The other classes that the theory recognized, the peasantry and the petty bourgeoisie, he regarded as politically inert though they may, under proper circumstances, be able to affect what the two active classes can do. Marx also considered the ideology of the peasant class and of farmers to be characteristically petty bourgeois.

This theory is obviously tailored to fit the dialectic, which obliged Marx to have two main opponents who generate change by their mutual tensions. For this reason it was largely a priori even though it embodied his penetrating perception of the revolutionary consequences of the industrial revolution.

Because the dialectic runs in terms of the logical contrariety between two types, details are regarded as merely variations on a theme, and minor differences do not count. Hence the theory records observations of society at large but not detailed observation of any single society.

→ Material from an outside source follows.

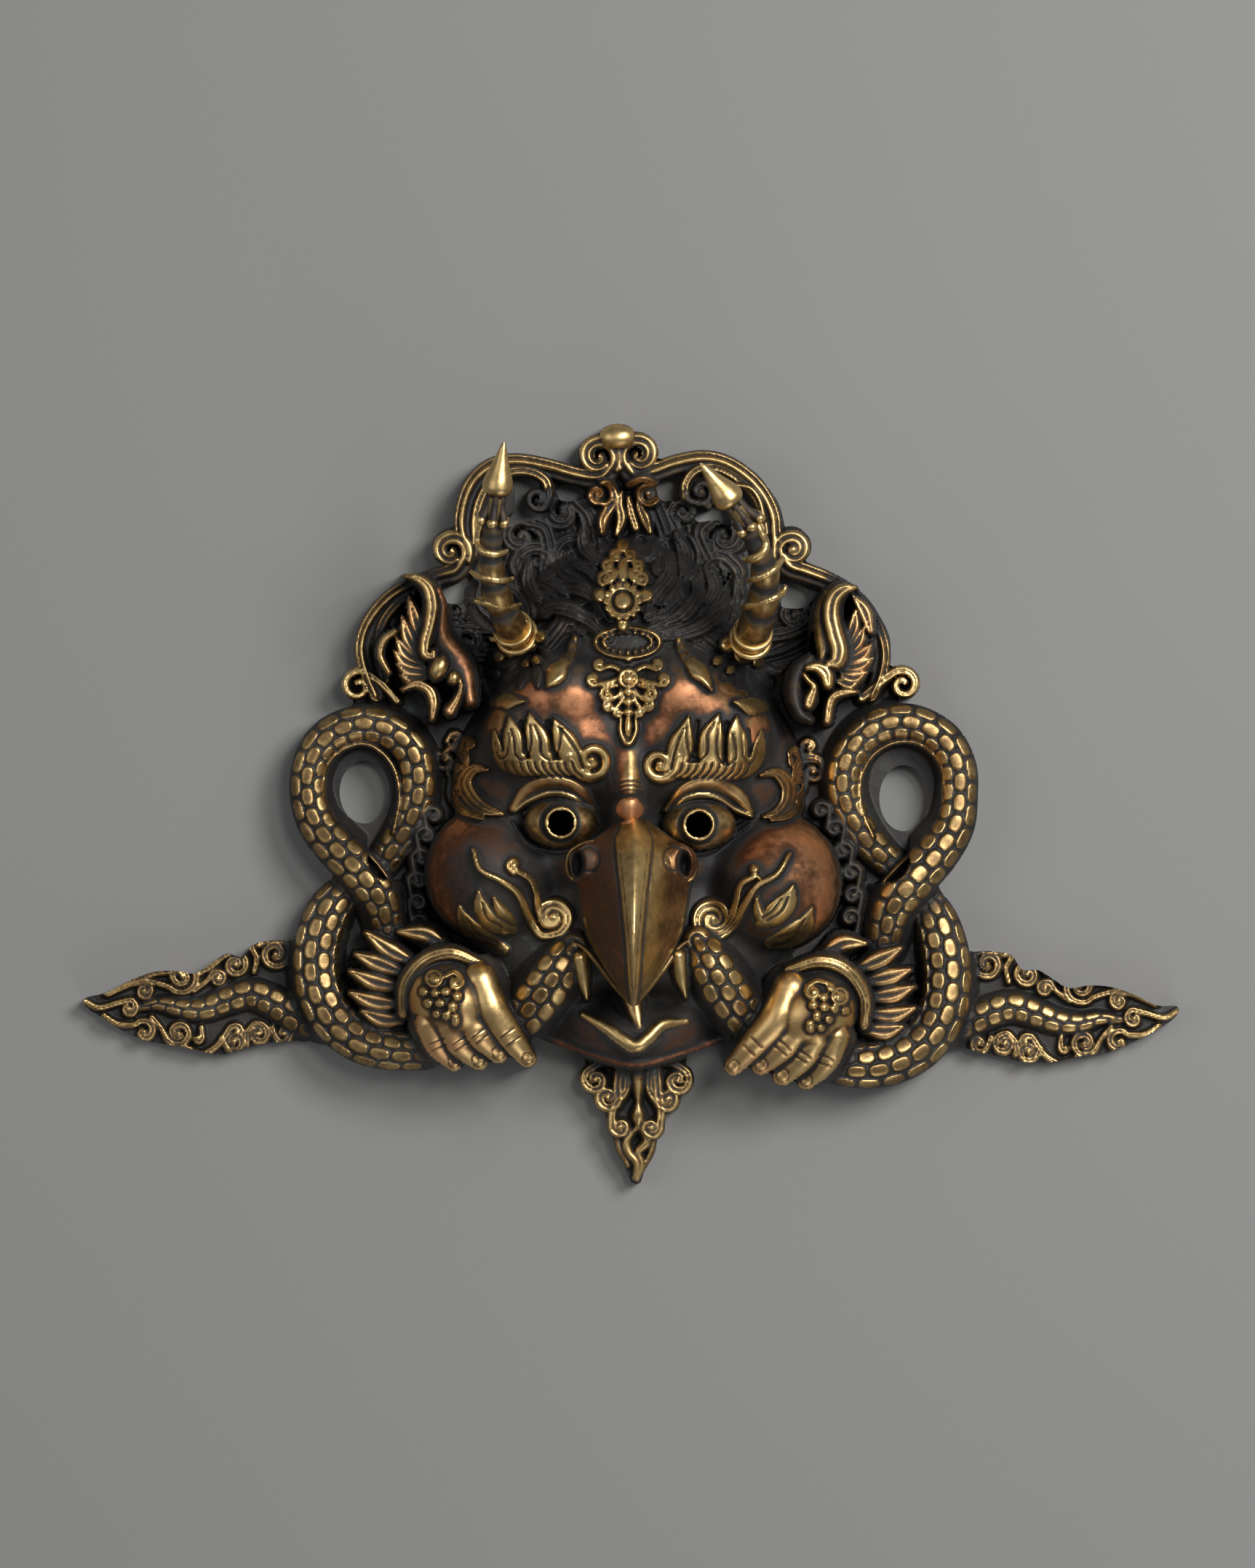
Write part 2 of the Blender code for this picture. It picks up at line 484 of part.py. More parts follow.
# Hands: palm, then fingers as x, y, half width, height.
PALMS = [(-46.5, -53.5, 12.5, 10.5, 35), (46.5, -56.0, 12.5, 10.5, 35)]
FINGERS = [
    [[(-41, -48, 3.6, 33), (-35.6, -57, 3.5, 34), (-30.5, -63, 2.9, 31), (-26.6, -67.4, 2.1, 28)],
     [(-45, -54, 3.4, 34), (-39.8, -61.4, 3.0, 33), (-35, -65.4, 2.4, 28)],
     [(-50, -56, 3.3, 33), (-44.6, -63, 2.9, 31), (-40, -67.2, 2.3, 26)],
     [(-54, -57, 3.0, 31), (-50, -63.8, 2.6, 29), (-45.6, -68.2, 2.1, 24)]],
    [[(42, -50, 3.6, 33), (37, -59, 3.5, 34), (30.5, -64.6, 2.9, 31), (26, -69.2, 2.2, 28)],
     [(46, -57, 3.4, 34), (39.6, -64.4, 3.0, 33), (34, -68.8, 2.4, 28)],
     [(50.5, -59, 3.3, 33), (44.6, -66.6, 2.9, 31), (39.4, -71.4, 2.3, 26)],
     [(54.5, -61, 3.0, 31), (50, -68, 2.6, 29), (45.4, -72.8, 2.1, 24)]],
]
CUFFS = [
    [(-59.4, -55, 1.3, 24), (-58.8, -47.5, 1.7, 27), (-54, -41.4, 1.8, 30), (-47, -39.2, 1.8, 31),
     (-39.5, -42, 1.3, 30)],
    [(60.6, -58, 1.3, 24), (60.6, -50.5, 1.7, 27), (56.4, -44, 1.8, 30), (49.5, -41.4, 1.8, 31),
     (41, -43.6, 1.3, 30)],
]
CUFF_RISE = 2.5
CUFF_LEAVES = [
    [(59, -41), (64, -38.5), (70, -34.5)], [(61, -44.5), (67, -44.5), (72, -41.5)],
    [(62, -49), (68, -49.6), (74, -47.5)], [(62, -53.5), (68, -54.6), (73.5, -53.5)],
    [(50, -39), (55, -37), (60, -36)],
]

# Mouth and jaw
LIP = [
    (-13, -54.6, 0.9, 27), (-6.5, -58.6, 1.3, 31), (1.4, -63.2, 1.7, 33), (8, -58.8, 1.3, 31),
    (15, -55.2, 0.9, 27),
]
TONGUE = [(-1.5, -48, 3.0, 27), (0.4, -53, 2.3, 29), (2.2, -58.6, 1.3, 30)]
FANGS = [
    [(-13.4, -40.5, 1.9, 37), (-12, -50.5, 0.6, 34)], [(12, -40, 1.9, 37), (14.2, -50, 0.6, 34)],
]
NOSTRILS = [(-12.6, -16.0), (12.9, -15.6)]

# Beak: middle line of its ridge (y, z), then its edge (x, y, z), from brow to tip.
BEAK_RIDGE = [
    (-4, 44), (-10, 51), (-18, 57), (-27, 61.5), (-37, 63.5), (-45.5, 61.5), (-51, 56), (-53.2, 49),
]
BEAK_EDGE = [
    (4.5, -5, 38), (10.5, -9.5, 36), (15, -14.5, 34), (15.4, -20, 33.5), (14.2, -28, 33.5),
    (12.4, -35, 34.5), (7.8, -43, 37.5), (3.4, -49.2, 42), (0.8, -52.8, 47),
]
BEAK_X = 0.6
BEAK_KEEL = 1.45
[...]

What is left over from the two main classes is merely lumped, with the result that what he calls the petty bourgeoisie is a heterogeneous collection of elements that have little in common except that they resist being classified as Capitalists or workingmen. Thus it puts farmers and peasants with independent artisans and small shopkeepers; it has no place for professional people or the increasing number of white collar workers whose jobs were created by industry.

In consequence, though Marxists have always believed the class struggle to be the only reliable guide to political strategy, the vagueness of Marx’s concept of a social class was responsible for some of his worst errors in prediction. Throughout the nineteenth century farmers were the despair of Marxian theorists and Organizers, and peasants became industrial laborers only under compulsion.

No empirical sociology would count independent artisans and office workers as having the same type of work experience. And the expectation that every kind of salaried employee would be absorbed into the class of wage laborers was wide of the mark. It is impossible not to believe that Marx’s farsighted predictions of some trends in Capitalism were made in spite of the dialectic rather than because of it.